The lockout-shortened season featured five three-plus game trips. The most notable of them was the California trip where the Flames lost all three games, and decided to finally trade away Jarome Iginla and begin a rebuild. If there’s a more important three-game trip in team history, I don’t know what it was.
Anyway, the Flames lost the majority of games on four of their five long trips – with the only trip they did well on being a three-game jaunt early in the season where they got five of six points. Their combined record on their five long trips was a woeful 4-11-1, for a points percentage of 28.1. Yikes.

2013-14

Bob Hartley’s first full season, the first rebuilding season, was slightly better on long trips.
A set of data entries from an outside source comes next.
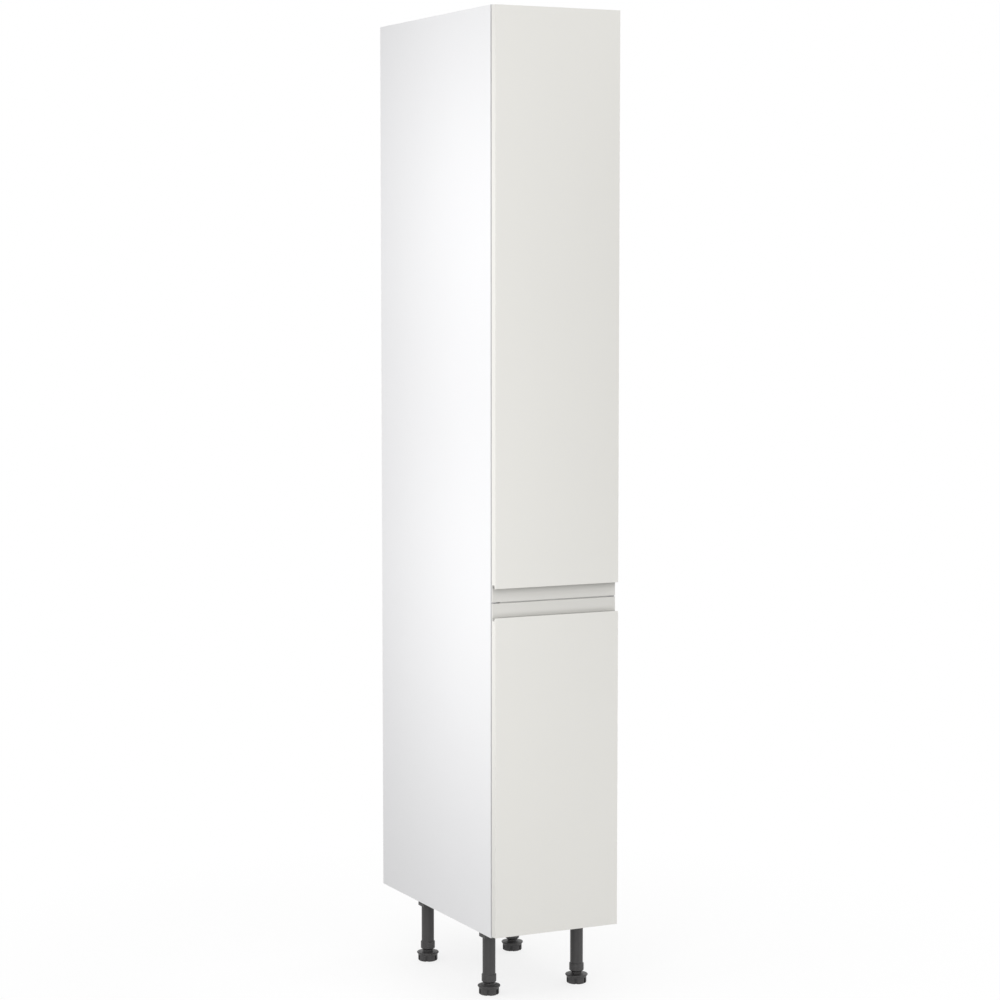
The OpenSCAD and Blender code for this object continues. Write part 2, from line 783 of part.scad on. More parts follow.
// Angle on the bottom bar that runs into the damper's tip
module striker_plate() {
    color("lightgray") difference() {
        translate([0, 0, striker_z]) linear_extrude(striker_h) union() {
            translate([bar_w / 2, striker_y - striker_l]) square([plate_steel, striker_l]);
            translate([bar_w / 2, striker_y - plate_steel])
                square([damper_x + damper_r - bar_w / 2, plate_steel]);
        }
        for (p = striker_bolts())
            rod_x([bar_w / 2 - over, p[0], p[1]], bolt_d + 2 * hole, plate_steel + 2 * over);
    }
}

function striker_bolts() = [for (k = [1, 2]) [striker_y - k * striker_l / 3, striker_z + striker_h / 2]];

// U section under the top panel, open downwards
module top_guide_rail() {
    color("lightgray") difference() {
        along_y(fixed_y, fixed_rail_l) difference() {
            translate([-guide_w / 2, guide_z]) square([guide_w, guide_h]);
            translate([-guide_w / 2 + rail_t, guide_z - over])
                square([guide_w - 2 * rail_t, guide_h - rail_t + over]);
        }
        for (y = runner_screw_ys) translate([0, y, ceiling_z - rail_t]) rotate([180, 0, 0])
            screw_hole(rail_t);
    }
}

module top_rail_screws() {
    color("silver") for (y = runner_screw_ys) translate([0, y, ceiling_z - rail_t]) rotate([180, 0, 0])
        wood_screw(rail_screw_depth + rail_t - slack);
}

// Plate on the top bar that reaches back under the guide rail
module guide_carriage() {
    l = carriage_end - carriage_start;
    color("silver") translate([0, 0, carriage_z]) difference() {
        translate([0, (carriage_start + carriage_end) / 2]) linear_extrude(carriage_t)
            round_rect(tube_w, l, sheet_r);
        for (y = roller_ys) translate([0, y, -over])
            cylinder(d = axle_d + 2 * fit, h = carriage_t + 2 * over);
        for (y = carriage_bolt_ys) translate([0, y, -over])
            cylinder(d = bolt_d + 2 * hole, h = carriage_t + 2 * over);
    }
}

// Axles with a shoulder under the roller and a head above it
module guide_axles() {
    low = carriage_z + carriage_t;
    high = roller_z + roller_h + seat;
    color("gray") for (y = roller_ys) translate([0, y, 0]) union() {
        translate([0, 0, carriage_z]) cylinder(d = axle_d, h = high - carriage_z + bite);
        translate([0, 0, low]) cylinder(d = shoulder_d, h = roller_z - seat - low);
        translate([0, 0, high]) cylinder(d = shoulder_d, h = axle_head_h);
    }
}

// Roller dished on both faces between its hub and its rim
module guide_roller(y) {
    b = axle_d / 2 + fit;
    hub = b + roller_hub;
    rim = roller_r - roller_rim;
    color("whitesmoke") translate([0, y, roller_z]) rotate_extrude() difference() {
        polygon([
            [b, 0], [roller_r - edge, 0], [roller_r, edge], [roller_r, roller_h - edge],
            [roller_r - edge, roller_h], [b, roller_h]
        ]);
        for (s = [0, 1]) translate([0, s * roller_h]) mirror([0, s]) polygon([
            [hub, -over], [hub, 0], [hub + roller_slope, roller_dish],
            [rim - roller_slope, roller_dish], [rim, 0], [rim, -over]
        ]);
    }
}

// Upright tube whose outer end lies at y; face is 1 where its baskets lie behind it
module upright(y, face) {
    difference() {
        translate([0, y, tube_z]) linear_extrude(tube_top_z - tube_z) difference() {
            round_rect(tube_w, tube_d, tube_r);
            round_rect(tube_w - 2 * tube_t, tube_d - 2 * tube_t, tube_r - tube_t);
        }
        for (z = bar_bolt_zs) rod_x([-tube_w, y, z], bolt_d + 2 * hole, 2 * tube_w);
        for (b = basket_zs, z = hanger_bolt_zs) translate([0, y, b + z]) rotate([-90 * face, 0, 0])
            cylinder(d = hanger_bolt_d + 2 * hole, h = tube_d);
    }
}

module upright_front() {
    color("silver") difference() {
        upright(tube_ys[0], 1);
        for (z = bracket_bolt_zs) rod_x([-tube_w, tube_ys[0], z], bolt_d + 2 * hole, 2 * tube_w);
    }
}

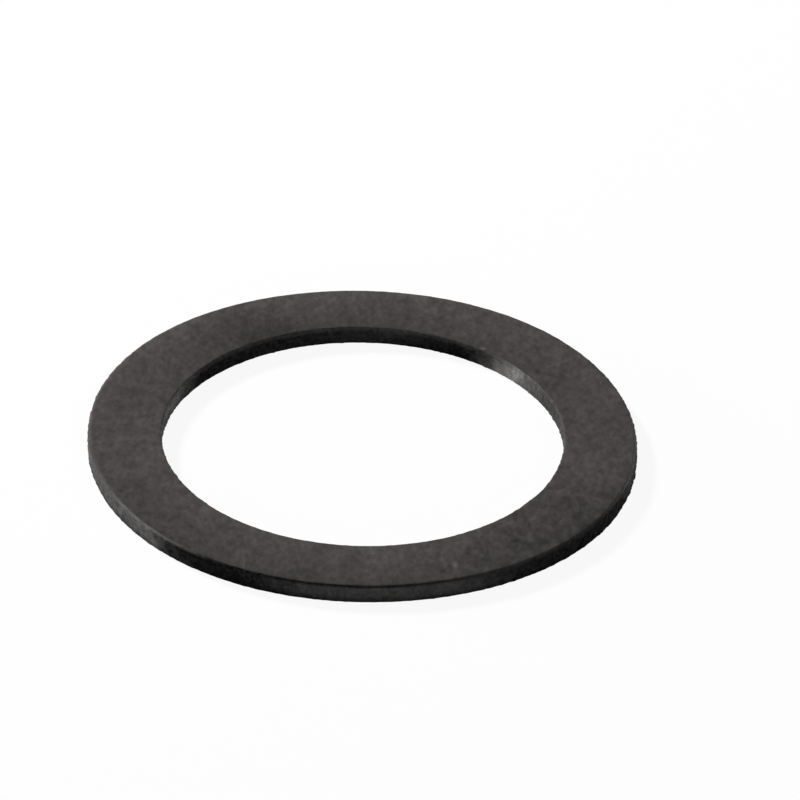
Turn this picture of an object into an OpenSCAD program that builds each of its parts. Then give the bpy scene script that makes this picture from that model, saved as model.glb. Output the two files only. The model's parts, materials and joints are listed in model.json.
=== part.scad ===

The Flames again had five three-plus game trips. The club managed at least one win on every trip, though they managed just one win on every long trip until their final long trip of the season, in which they went 3-2-0 for their only winning record on a long trip of the season.
Combined, the Flames went 7-13-2 on long trips in 2013-14. That calculates to a points percentage of 36.4, which was a slight improvement over the tire-fire of a road record they had in the previous year.

2014-15

Last season, the Flames had a LOT of long road trips by virtue of the Brier booking up the Saddledome for a large chunk of the season. All-told, they had seven three-plus game trips, including a seven-game trip, a six-game trip, and two five-game trips. They had winning records in all but one trip – and that was during the December losing skid, a four-gamer in which they lost every single game. Arguably the most crucial trip was the March seven-gamer that spanned the trade deadline, Mark Giordano’s season-ending injury, and a 4-2-1 Flames record.
Combined, the Flames went 19-14-1 on long road trips. As you can see, their much-improved road record was one BIG reason they made the playoffs, as they earned 57.4% of available points on their long trips.

ROAD ACES

In terms of offensive production overall, the Flames had some surprising players produce away from home. Mason Raymond led the Flames at even-strength goal-scoring on the road in 2014-15, with 9 goals, followed by 8 goals for Jiri Hudler, 6 each for Sean Monahan and Lance Bouma, and 5 each for Markus Granlund, Mikael Backlund and David Jones.
In terms of overall even-strength points on the road? Jiri Hudler (20), Johnny Gaudreau (17), Mason Raymond and Lance Bouma (15), and Mark Giordano and Dennis Wideman (13) were the leaders.
When you scale offensive production by ice-time, the leading goal-scorers per 60 minutes were Mason Raymond, Markus Granlund, Micheal Ferland, Jiri Hudler and Mikael Backlund. Points leaders per 60 minutes were Raymond, Hudler, Backlund, Lance Bouma and Johnny Gaudreau.
The players that are significantly better (per 60 minutes) at offensive production on the road than at home? Mason Raymond, Mikael Backlund, Mark Giordano, Brandon Bollig and Johnny Gaudreau. And those that are better at home than on the road? Sean Monahan, Jiri Hudler, David Jones, Matt Stajan and Dennis Wideman. Keep an eye on that during this season, as they’ll need some of the lesser guys to even things out a bit to be successful.

ROAD LUCK

If the lack of familiar goal-scoring names at even-strength doesn’t clue you in a bit, the Flames needed help to stay hot on the road. And since their special teams generate as many goals for them (20) as they gave up (also 20), that help would have to come from the bounces.
The Flames were the third-worst Corsi team in the NHL on the road last season (ahead of just Buffalo and Colorado), but road the percentages hard away from home. They were the seventh-best team in both shooting percentage and save percentage, which allowed them to have a respectable goal differential (minus-5) despite being so bad at even-strength puck possession. (Their differential was just one less than the Jets and Islanders had on the road.)
In short: the Flames not just survived on the road, but thrived, but a LOT of that was sweet, sweet puck luck. For the Flames to have a hope in hell at making the playoffs, they’ll need to maintain their strong record on long road trips. And for that to happen, they’ll need to radically improve their even-strength puck possession…or hope against hope that the bounces continue to go their way for another year.